[Rows from an object dataset]
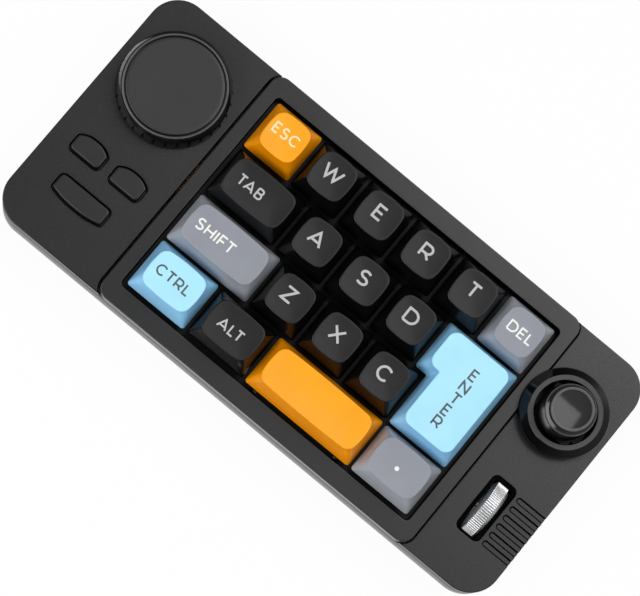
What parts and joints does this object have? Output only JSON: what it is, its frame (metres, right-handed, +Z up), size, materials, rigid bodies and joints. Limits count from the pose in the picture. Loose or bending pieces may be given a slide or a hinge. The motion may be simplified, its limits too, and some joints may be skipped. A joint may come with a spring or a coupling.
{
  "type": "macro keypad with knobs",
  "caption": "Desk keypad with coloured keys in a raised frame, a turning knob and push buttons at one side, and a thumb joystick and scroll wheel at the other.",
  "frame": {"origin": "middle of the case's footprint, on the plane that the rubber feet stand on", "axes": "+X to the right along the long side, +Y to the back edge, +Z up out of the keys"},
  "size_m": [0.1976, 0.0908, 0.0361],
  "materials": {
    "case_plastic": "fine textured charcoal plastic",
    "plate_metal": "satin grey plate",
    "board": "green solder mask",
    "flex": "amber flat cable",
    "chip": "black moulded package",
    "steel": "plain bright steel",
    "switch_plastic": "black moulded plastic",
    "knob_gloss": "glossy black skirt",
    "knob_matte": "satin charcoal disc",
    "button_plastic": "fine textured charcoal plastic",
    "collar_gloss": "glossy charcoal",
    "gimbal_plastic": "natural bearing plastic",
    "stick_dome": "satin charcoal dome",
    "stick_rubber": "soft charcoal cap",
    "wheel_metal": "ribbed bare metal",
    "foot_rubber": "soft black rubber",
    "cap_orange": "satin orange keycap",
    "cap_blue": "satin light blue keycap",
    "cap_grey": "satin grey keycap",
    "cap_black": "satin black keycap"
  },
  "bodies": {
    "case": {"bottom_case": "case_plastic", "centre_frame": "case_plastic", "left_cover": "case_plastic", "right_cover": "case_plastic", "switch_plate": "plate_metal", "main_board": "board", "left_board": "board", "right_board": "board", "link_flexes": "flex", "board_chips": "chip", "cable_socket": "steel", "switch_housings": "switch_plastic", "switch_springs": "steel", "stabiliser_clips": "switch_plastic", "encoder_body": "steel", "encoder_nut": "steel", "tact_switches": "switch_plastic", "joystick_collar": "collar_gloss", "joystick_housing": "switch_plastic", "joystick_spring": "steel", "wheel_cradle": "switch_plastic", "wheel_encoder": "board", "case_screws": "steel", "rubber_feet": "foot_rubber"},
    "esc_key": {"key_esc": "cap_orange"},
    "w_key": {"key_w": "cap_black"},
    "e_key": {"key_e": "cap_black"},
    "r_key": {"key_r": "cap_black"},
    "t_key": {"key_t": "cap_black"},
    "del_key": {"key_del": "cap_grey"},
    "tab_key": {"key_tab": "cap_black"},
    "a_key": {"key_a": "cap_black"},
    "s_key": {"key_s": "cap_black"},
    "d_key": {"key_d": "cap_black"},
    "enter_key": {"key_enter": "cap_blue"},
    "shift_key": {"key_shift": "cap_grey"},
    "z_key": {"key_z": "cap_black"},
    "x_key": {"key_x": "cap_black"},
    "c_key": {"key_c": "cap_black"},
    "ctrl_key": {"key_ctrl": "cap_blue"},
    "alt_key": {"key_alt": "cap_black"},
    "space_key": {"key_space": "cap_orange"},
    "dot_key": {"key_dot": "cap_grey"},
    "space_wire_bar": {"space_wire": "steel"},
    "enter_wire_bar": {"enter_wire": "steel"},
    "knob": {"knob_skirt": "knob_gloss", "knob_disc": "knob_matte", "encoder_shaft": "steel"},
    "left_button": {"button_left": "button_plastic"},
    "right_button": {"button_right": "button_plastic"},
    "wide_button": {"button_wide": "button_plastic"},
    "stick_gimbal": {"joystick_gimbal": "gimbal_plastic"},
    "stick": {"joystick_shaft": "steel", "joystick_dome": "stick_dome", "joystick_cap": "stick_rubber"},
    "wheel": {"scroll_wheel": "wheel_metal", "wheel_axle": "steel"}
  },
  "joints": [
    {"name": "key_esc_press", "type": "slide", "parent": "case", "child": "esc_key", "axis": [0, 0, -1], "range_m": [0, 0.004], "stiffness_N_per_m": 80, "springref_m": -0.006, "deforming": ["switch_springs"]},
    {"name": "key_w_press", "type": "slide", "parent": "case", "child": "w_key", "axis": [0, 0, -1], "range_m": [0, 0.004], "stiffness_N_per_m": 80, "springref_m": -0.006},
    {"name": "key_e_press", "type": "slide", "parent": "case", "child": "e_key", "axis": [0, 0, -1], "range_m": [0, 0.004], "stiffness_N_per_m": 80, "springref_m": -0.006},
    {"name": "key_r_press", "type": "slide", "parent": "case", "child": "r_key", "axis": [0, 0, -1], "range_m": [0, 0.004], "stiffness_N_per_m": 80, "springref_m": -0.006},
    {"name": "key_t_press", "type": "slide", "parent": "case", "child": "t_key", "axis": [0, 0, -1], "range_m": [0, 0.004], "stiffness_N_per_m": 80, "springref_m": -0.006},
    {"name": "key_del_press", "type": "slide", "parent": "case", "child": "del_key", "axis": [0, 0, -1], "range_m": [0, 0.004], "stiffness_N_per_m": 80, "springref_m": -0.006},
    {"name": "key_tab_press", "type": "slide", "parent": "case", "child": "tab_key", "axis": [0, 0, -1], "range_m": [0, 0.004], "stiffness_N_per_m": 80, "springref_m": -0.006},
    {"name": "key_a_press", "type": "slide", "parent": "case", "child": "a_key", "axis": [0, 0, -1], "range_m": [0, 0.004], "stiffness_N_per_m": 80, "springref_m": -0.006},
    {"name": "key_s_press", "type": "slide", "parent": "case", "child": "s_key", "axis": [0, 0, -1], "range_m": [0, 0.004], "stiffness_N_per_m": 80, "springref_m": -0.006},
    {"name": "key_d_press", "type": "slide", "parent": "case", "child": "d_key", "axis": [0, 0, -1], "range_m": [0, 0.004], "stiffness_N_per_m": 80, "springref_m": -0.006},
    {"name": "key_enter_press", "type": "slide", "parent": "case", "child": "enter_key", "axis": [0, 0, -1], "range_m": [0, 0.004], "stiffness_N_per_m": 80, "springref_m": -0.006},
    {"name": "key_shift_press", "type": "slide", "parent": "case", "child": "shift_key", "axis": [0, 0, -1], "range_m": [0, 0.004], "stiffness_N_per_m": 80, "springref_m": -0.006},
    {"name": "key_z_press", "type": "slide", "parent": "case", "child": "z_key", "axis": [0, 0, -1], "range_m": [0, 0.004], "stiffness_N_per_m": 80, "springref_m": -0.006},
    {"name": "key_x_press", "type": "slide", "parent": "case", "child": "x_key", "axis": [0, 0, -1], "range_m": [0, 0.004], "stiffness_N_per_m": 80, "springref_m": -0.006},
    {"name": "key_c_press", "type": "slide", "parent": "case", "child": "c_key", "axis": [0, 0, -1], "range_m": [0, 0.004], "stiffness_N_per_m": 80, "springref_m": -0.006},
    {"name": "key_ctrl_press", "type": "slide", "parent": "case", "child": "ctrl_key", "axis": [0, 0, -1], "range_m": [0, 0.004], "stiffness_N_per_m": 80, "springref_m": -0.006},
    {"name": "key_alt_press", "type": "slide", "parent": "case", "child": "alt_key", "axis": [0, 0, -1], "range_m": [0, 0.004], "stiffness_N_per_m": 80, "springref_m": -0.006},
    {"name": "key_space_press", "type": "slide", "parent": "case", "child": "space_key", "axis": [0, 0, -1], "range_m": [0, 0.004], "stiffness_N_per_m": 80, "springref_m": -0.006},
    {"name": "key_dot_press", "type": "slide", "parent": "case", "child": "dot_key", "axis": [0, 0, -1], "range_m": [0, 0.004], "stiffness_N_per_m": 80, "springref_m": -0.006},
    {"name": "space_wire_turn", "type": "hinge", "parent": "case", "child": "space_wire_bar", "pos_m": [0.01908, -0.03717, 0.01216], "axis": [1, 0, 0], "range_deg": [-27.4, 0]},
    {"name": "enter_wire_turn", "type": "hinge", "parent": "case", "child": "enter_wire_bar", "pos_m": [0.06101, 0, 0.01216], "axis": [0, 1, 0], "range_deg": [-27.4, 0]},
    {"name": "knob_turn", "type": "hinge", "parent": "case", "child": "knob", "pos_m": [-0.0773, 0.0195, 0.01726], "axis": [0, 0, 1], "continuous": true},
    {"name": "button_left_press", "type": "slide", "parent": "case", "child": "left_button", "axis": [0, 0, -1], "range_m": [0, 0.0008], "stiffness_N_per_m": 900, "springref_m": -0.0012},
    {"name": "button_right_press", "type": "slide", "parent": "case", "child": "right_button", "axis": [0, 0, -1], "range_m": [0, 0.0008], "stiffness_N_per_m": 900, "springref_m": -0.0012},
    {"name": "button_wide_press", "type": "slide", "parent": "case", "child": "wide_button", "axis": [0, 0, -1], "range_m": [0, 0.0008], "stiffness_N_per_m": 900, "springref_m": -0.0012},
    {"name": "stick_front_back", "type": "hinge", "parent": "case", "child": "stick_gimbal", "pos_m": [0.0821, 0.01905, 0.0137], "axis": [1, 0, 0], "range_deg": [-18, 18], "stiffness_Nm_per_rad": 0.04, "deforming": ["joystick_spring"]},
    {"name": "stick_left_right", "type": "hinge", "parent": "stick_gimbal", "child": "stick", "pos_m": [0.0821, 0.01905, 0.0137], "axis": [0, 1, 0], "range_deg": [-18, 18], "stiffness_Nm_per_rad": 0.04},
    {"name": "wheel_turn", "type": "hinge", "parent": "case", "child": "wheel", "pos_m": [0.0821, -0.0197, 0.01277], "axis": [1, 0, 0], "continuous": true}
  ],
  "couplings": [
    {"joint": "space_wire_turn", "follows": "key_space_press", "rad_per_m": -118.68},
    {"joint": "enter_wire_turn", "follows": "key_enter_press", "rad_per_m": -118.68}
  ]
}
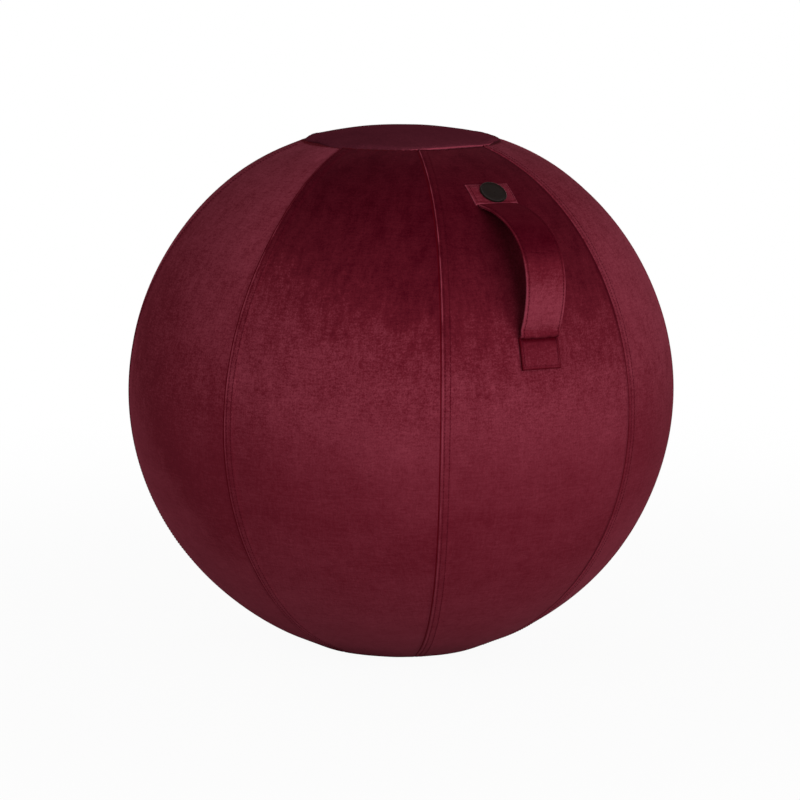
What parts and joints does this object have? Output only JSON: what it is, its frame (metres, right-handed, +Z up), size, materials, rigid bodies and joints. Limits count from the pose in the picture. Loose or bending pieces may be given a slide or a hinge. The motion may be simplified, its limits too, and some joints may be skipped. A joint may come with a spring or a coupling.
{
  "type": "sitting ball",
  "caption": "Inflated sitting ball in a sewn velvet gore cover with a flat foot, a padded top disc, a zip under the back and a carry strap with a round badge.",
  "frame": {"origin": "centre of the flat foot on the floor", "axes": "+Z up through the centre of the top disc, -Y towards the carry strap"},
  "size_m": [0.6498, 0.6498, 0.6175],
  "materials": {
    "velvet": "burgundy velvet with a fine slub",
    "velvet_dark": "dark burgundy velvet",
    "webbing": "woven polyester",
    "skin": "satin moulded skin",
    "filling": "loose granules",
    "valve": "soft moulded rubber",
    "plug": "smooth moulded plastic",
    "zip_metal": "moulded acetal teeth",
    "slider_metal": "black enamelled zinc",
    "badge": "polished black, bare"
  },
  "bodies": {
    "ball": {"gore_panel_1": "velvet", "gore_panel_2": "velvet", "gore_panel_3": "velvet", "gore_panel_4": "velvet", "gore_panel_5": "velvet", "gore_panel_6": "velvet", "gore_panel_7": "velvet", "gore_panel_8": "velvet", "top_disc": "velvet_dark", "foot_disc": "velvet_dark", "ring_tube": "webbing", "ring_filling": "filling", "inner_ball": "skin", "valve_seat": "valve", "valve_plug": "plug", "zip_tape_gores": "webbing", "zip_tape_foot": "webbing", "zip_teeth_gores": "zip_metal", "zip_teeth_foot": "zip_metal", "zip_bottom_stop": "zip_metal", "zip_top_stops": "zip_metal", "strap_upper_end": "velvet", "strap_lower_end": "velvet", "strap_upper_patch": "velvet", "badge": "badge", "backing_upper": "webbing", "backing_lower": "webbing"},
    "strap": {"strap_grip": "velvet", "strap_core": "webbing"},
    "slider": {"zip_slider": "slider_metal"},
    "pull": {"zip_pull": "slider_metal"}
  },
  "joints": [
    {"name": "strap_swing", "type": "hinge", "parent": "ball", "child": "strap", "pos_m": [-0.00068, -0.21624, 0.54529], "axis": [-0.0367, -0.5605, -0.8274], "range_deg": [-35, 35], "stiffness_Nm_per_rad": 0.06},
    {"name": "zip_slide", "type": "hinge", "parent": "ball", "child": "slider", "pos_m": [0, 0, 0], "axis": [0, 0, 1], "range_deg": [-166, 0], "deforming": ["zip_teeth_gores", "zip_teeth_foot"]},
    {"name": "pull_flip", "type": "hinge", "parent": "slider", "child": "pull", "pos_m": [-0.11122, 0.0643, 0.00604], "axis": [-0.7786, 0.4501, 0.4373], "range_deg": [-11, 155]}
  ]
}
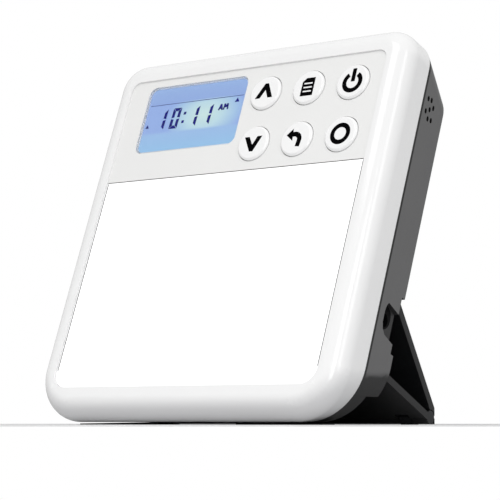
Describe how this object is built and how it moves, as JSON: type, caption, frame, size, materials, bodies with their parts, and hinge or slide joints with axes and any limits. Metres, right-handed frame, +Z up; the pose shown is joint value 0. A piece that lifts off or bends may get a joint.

[Task to carry out]
Of the lines in this listing, how many contain "that"? Reply with the number and nothing more.

[Worked answer]
2